▶ Short exercise
Return the number of lines that include the string "scene", without any other text.

^^^^

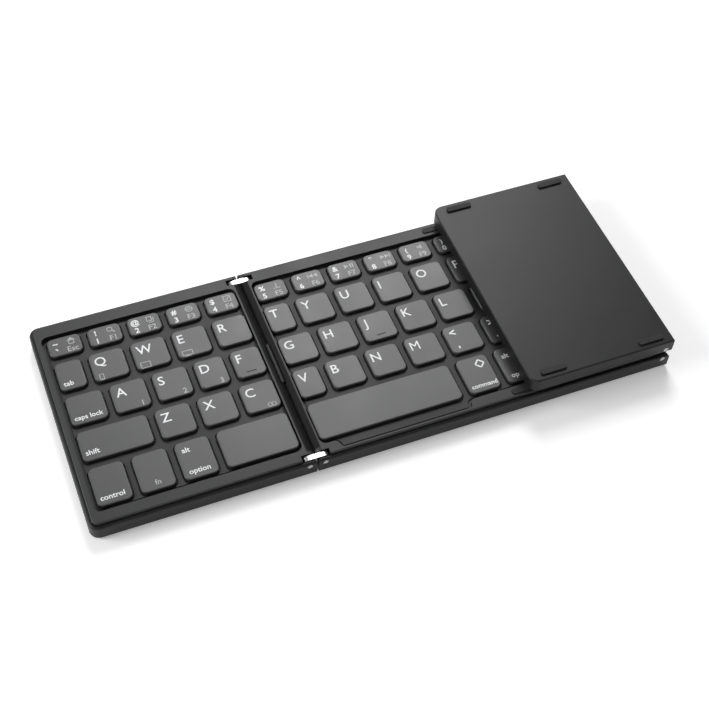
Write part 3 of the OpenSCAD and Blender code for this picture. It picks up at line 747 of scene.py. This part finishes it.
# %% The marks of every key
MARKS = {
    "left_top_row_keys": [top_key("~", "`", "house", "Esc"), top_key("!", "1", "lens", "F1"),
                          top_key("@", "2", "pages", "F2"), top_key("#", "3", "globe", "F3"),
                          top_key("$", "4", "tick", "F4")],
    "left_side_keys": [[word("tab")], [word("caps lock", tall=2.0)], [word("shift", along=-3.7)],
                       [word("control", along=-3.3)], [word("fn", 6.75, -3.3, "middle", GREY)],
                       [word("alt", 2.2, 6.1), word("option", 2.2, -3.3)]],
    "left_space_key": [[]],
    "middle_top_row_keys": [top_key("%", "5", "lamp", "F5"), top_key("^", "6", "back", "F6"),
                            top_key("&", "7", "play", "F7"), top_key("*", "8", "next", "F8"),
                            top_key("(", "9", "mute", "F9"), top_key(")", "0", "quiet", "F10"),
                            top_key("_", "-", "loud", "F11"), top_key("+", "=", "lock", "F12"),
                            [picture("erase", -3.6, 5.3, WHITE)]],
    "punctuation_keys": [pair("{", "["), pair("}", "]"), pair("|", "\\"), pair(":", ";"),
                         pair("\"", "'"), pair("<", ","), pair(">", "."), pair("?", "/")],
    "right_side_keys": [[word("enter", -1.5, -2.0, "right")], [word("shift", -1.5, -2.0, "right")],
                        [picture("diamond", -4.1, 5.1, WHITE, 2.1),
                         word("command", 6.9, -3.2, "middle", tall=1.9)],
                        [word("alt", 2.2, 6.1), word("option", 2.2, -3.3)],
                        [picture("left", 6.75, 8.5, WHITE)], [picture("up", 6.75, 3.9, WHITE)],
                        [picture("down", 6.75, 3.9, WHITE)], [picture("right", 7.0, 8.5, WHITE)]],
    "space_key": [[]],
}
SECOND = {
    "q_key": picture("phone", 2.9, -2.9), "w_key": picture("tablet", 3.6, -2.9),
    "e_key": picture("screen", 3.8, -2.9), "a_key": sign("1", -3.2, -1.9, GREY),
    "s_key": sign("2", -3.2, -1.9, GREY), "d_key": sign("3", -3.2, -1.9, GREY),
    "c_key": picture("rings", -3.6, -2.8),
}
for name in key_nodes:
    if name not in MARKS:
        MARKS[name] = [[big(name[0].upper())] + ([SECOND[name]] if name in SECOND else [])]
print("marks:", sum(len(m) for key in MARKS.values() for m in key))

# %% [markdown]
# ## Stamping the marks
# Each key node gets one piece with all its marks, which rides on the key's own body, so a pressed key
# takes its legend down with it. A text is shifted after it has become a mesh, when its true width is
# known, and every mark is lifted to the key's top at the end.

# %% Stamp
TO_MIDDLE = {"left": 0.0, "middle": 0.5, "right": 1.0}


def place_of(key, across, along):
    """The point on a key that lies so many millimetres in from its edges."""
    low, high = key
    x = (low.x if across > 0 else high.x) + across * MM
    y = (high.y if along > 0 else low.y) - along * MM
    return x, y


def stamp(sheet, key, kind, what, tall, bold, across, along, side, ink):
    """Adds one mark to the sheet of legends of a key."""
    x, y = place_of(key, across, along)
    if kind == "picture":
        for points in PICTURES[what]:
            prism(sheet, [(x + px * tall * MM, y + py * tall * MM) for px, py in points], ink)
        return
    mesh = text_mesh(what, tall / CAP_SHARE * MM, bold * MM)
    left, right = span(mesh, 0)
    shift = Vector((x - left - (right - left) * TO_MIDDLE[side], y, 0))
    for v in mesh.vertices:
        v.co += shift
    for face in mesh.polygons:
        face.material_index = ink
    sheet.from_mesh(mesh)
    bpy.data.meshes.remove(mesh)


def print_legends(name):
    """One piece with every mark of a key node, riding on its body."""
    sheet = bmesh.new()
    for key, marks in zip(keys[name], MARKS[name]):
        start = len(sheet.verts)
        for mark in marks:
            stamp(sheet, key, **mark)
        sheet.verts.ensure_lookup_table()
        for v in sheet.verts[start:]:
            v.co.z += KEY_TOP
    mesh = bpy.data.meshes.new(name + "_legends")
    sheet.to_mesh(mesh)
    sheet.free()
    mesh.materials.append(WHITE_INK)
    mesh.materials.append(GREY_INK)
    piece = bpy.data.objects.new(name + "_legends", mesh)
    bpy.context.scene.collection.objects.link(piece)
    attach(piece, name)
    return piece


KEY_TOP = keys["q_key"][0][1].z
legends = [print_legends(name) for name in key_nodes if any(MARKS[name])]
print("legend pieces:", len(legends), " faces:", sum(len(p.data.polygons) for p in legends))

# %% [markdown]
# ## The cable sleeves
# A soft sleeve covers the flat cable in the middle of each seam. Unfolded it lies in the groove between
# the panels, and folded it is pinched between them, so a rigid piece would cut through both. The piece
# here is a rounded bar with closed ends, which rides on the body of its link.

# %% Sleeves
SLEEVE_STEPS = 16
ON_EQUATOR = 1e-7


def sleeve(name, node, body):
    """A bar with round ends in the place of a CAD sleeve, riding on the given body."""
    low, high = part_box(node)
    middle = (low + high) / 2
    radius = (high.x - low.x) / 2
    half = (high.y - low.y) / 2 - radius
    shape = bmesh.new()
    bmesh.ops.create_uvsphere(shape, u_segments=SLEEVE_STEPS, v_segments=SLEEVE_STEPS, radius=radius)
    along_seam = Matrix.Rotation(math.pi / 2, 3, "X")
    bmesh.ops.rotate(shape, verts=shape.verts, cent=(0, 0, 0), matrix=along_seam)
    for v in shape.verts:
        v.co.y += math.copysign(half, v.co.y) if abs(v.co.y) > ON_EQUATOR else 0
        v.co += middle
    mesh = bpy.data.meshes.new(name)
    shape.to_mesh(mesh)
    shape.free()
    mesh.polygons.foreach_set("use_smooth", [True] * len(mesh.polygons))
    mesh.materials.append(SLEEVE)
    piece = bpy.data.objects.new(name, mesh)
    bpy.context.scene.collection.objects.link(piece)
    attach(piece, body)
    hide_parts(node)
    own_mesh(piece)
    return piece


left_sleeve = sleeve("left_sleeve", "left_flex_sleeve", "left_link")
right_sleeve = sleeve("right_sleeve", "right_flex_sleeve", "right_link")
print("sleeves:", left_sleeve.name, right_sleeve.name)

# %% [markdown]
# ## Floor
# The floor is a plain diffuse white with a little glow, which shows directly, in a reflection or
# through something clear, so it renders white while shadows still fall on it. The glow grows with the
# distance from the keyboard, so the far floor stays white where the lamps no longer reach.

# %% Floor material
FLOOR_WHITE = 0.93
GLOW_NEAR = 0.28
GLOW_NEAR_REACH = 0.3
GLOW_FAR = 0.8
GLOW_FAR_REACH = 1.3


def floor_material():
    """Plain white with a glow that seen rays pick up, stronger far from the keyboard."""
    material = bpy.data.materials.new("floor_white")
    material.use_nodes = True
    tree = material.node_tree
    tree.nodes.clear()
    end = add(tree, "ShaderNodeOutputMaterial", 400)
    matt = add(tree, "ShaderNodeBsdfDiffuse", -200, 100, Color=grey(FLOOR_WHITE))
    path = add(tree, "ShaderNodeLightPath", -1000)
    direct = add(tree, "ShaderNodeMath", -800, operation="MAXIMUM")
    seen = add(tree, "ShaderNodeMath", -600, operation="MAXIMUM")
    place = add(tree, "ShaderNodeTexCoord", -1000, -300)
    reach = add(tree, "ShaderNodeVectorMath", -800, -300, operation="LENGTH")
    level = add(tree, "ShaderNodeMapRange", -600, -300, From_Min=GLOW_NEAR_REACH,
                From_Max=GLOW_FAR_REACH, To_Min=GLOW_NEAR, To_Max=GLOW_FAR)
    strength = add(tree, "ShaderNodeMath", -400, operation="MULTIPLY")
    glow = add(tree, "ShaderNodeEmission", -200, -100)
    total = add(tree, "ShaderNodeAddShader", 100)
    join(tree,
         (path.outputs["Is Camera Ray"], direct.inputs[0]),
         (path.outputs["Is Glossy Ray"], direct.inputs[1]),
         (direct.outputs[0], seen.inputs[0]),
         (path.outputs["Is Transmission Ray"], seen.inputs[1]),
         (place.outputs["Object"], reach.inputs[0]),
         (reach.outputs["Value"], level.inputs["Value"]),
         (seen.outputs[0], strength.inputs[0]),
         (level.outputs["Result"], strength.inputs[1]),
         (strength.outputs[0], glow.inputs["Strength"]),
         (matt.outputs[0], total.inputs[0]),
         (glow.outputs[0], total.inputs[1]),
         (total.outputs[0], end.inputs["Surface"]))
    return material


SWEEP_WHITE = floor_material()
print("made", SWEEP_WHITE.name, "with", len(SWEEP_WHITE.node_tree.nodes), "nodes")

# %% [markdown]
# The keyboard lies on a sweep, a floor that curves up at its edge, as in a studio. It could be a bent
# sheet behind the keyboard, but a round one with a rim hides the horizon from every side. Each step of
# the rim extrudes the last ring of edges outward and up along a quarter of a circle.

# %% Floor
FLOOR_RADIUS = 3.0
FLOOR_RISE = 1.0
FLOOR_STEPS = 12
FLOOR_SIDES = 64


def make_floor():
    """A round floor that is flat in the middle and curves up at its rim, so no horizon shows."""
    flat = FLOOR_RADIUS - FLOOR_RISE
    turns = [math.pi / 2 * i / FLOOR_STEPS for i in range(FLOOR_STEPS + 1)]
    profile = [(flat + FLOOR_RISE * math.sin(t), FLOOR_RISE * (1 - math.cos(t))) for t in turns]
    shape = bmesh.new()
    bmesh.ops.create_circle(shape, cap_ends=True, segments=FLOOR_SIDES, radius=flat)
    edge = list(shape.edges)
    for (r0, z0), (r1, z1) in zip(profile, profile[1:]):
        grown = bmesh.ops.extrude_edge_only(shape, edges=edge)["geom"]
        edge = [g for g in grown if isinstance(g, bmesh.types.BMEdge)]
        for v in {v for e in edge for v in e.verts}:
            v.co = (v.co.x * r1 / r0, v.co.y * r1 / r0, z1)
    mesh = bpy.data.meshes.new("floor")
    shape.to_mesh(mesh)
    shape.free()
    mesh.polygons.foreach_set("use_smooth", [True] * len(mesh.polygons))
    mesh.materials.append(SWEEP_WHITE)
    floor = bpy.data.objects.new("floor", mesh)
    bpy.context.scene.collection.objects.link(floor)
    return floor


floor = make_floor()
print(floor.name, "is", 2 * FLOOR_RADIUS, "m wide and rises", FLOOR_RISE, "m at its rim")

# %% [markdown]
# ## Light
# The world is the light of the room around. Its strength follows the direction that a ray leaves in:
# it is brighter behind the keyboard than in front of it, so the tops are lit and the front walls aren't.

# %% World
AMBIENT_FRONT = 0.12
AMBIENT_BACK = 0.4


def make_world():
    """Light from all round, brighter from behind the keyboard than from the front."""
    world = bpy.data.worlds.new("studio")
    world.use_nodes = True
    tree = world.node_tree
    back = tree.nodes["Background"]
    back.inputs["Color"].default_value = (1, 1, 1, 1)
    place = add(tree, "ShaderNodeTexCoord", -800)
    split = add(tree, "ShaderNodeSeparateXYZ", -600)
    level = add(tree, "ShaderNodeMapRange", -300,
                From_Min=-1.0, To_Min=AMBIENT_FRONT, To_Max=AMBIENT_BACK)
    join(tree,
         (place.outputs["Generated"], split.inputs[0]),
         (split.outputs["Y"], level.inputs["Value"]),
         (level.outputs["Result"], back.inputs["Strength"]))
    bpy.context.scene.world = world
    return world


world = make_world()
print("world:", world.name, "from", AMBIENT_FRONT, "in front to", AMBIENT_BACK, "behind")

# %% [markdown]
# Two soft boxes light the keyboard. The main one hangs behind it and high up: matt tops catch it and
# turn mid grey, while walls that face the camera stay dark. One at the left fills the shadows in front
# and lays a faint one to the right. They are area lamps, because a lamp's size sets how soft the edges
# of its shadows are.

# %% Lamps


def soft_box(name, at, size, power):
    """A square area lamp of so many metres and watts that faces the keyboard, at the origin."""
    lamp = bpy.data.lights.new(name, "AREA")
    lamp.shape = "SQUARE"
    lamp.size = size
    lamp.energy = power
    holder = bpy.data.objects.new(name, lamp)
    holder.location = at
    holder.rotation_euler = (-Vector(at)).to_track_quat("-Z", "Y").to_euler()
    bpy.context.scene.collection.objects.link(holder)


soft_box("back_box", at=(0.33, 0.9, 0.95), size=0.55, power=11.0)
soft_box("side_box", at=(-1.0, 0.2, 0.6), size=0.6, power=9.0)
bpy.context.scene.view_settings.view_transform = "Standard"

^^^^

▶ Result
7